Kürt sorunu, AK Parti ve Hizbullah
Türkiye'nin Kürtler'inde bir rahatsızlık olduğunu, Milliyet'te yayım lanan KONDA'nın araştırması ortaya koydu. Meselâ, araştırmaya katılanların ancak % 14'ü kendisini "etnik kökeni" ile tanımlarken, Kürtler'de kimliği ifade etmenin en önemli unsuru % 81 ile "etnik köken" ve gene % 81 ile "din ve mezhep". Türkiyelilik, 3. sırada yer alıyor. "Kimliğinizi yaşabiliyor musunuz?" sorusuna Türkiye genelinde % 82.5 "Evet" cevabını verirken, Kürtler'in ancak % 39'u "kimliğini serbestçe yaşabildiğini" söylüyor. Aynı farklılaşma, çözüm önerilerin de de görülüyor. "Kürtler kendi dillerinde eğitim görsün": Türkiye genelinde % 35 bu fikre katılmazken, Kürtler'in % 93'ü destekliyor. "Kürtler'in kendi dillerinde yayın hakkı": Kürtler'in % 94'ünde kabul görürken, Türkiye genelinde oran % 36'ya düşüyor. "Milletvekili seçimlerinde barajın kaldırılması": Türkiye genelinde % 61 karşı çıkıyor, sadece % 38.8 destek veriyor; buna mukabil Kürtler'in % 81.6'sı barajın kaldırılmasını istiyor. Terör meselesinde dahi bir mutabakat yok. "Çözümün tek yolu terörü yok etmektir" fikrine, Türkiye genelinde % 80 katılıyor; buna mukabil Kürtler'in yalnız % 52'si bu şıkka "Doğru" cevabını veriyor. Gerçi terör konusunda, Kürtler'le Türkiye geneli arasındaki makas kapanıyor ama, gene de görüş ayrılığı sürüyor. Çünkü, Türkler, Kürt sorununun "güvenlik" boyutuna önem veriyor ve terör yok edilirse problemin çözüleceğini düşünüyor; Kürtler'e kendi dillerinde eğitim verilmesi, seçimlerde barajın kaldırılması, yerel meclislerin yetkilerinin arttırılması gibi diğer çözüm önerilerine, mesafeli duruyor.

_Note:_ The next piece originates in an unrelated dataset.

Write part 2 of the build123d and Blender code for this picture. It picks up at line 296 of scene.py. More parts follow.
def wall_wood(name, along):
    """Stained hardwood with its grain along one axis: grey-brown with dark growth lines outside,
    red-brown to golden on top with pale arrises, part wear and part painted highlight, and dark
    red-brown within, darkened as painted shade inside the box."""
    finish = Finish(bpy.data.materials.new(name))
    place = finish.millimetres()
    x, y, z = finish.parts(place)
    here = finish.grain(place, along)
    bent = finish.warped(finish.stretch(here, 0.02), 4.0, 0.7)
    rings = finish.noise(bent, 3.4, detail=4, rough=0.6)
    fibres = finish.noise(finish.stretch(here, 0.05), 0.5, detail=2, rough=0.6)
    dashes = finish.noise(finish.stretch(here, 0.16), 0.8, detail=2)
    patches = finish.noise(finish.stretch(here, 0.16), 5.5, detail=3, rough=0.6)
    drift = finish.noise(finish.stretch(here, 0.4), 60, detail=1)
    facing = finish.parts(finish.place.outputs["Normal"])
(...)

*** Araştırma, Kürt oylarının ikinci adresinin AK Parti olduğunu da ortaya koyuyor. Bunun sebebi, Kürtler'in kendi kimliklerini tanımlarken, "etnik kimlik" kadar, "Müslüman kimliklerine" de vurgu yapmaları. Böylece, AK Parti, bırakınız bir tehdit olmayı, bir anda devletin bütünlüğünün sigortası haline geliyor. Türkiye'deki nüfusun % 15'i, aşağı yukarı 11.5 milyon kişi, kendisini Kürt kimliğiyle tanımlıyor. Bu durumda AK Parti olmasa, Demokratik Toplum Partisi belki daha da büyüyebilir.

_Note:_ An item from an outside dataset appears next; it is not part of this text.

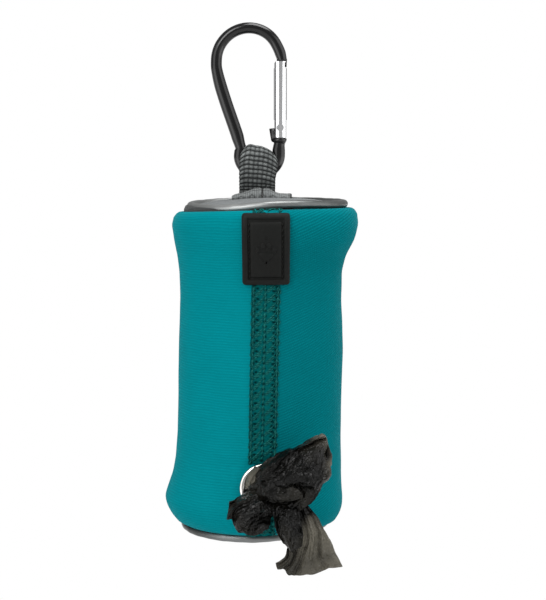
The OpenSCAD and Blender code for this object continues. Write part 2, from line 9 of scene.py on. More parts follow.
import bmesh
import bpy
import numpy as np
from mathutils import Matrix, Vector

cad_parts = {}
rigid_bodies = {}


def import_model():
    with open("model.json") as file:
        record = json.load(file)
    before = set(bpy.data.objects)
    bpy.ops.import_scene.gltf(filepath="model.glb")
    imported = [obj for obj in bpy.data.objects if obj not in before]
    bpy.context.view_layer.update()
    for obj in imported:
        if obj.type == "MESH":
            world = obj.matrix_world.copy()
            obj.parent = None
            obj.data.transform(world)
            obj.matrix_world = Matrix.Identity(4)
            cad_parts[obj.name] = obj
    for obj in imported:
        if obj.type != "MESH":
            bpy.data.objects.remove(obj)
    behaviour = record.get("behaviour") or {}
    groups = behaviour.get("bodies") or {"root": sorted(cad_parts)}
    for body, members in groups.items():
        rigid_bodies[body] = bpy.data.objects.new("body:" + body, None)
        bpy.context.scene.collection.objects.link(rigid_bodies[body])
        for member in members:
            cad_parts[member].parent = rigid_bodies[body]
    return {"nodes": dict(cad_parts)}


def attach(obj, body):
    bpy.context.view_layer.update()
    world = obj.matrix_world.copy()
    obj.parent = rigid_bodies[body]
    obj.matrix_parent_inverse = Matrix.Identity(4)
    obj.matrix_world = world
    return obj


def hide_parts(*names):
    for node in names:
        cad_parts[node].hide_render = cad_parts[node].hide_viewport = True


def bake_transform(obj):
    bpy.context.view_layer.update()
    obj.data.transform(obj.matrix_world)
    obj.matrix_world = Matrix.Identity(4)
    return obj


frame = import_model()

LOG = logging.getLogger("bag_dispenser")
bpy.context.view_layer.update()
MM = 0.001
TURN = 2 * math.pi
UP, FRONT = np.array((0.0, 0.0, 1.0)), np.array((0.0, -1.0, 0.0))
HANG = np.array((-2.95, 0.0, 139.9))
PATTERN = "pattern"
Array = np.ndarray
Number = Union[float, np.ndarray]
Colour = tuple[float, float, float]


# ---- Numbers ---------------------------------------------------------------------------------


def to_row(points: Array) -> Array:
    """Moves points from pouch millimetres to the row frame in metres."""
    return (np.asarray(points, float) - HANG) * MM


def unit(vectors: Array) -> Array:
    """Scales vectors to length one."""
    return vectors / np.maximum(np.linalg.norm(vectors, axis=-1, keepdims=True), 1e-9)


def smooth_step(value: Array, low: float, high: float) -> Array:
    """Zero below low, one above high, and the cubic 3t^2 - 2t^3 between them."""
    t = np.clip((np.asarray(value, float) - low) / (high - low), 0, 1)
    return t * t * (3 - 2 * t)


def value_noise(points: Array, seed: int = 0) -> Array:
    """Smooth noise from -1 to 1: hashed values on a unit lattice, blended with a cubic.

    Args:
        points: Places, with the last axis holding three coordinates.
        seed: Which of the noises to use.

    Returns:
        One value for each place.
    """
    cell = np.floor(points).astype(np.int64)
    part = points - cell
    part = part * part * (3 - 2 * part)
    total = np.zeros(points.shape[:-1])
    for corner in np.ndindex(2, 2, 2):
        key = cell + np.array(corner)
        code = (key @ np.array((374761393, 668265263, 1274126177)) + seed * 974634777) & 0xFFFFFFFF
        code = ((code ^ (code >> 13)) * 1103515245) & 0xFFFFFFFF
        code = code ^ (code >> 16)
        weight = np.prod(np.where(np.array(corner) == 1, part, 1 - part), axis=-1)
        total += ((code & 0xFFFF) / 32767.5 - 1) * weight
    return total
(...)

*** Zaten bir yanlış yapıldı; arı kovanına çomak sokuldu. Diyarbakır 5. Ağır Ceza Mahkemesi'nin, Hizbullah davasıyla ilgili gerekçeli kararına bakalım. Gerekçeye göre: "Her ne kadar PKK'ya karşı kurulmuş ve birçok teröristi öldürmüşse de bu örgütün faaliyetleri gene PKK'ya yaramıştır. Hizbullah, kendisine taban bulmak için bu bölgelerde geleneksel ve devletle barışık dini yapıyı zedelemiştir. Uzun dönemde tahrip olan bu ilişkiler sebebiyle, terör örgütü PKK'nın ideolojik taban kazanmasına hizmet edilmiştir." Devlet, Hizbullah'la işbirliği yaparken ateşle oynadı. Bugün de, kendisini devlet yerine koyanlar ve sözcüleri, AK Parti'yi bir tehdit gibi göstermeye çabalıyor. Demokratikleşme yolunda atılan adımlar veya AB'ye yöneliş ise, kimi çevrelerde "Ülke bölünüp, parçalanıyor" tepkisiyle karşılaşıyor. Oysa, görüldüğü gibi, gelişmeler, güvenlik boyutunun çoktan aşıldığını gösteriyor. Mutlaka farklı çözüm önerileri ve daha büyük özgürlüklerle mesele ele alınmalı. Ülkemizin hadiselere "at gözlüğü" ile yaklaşmayan aydınlara ve politikacılara ihtiyacı var.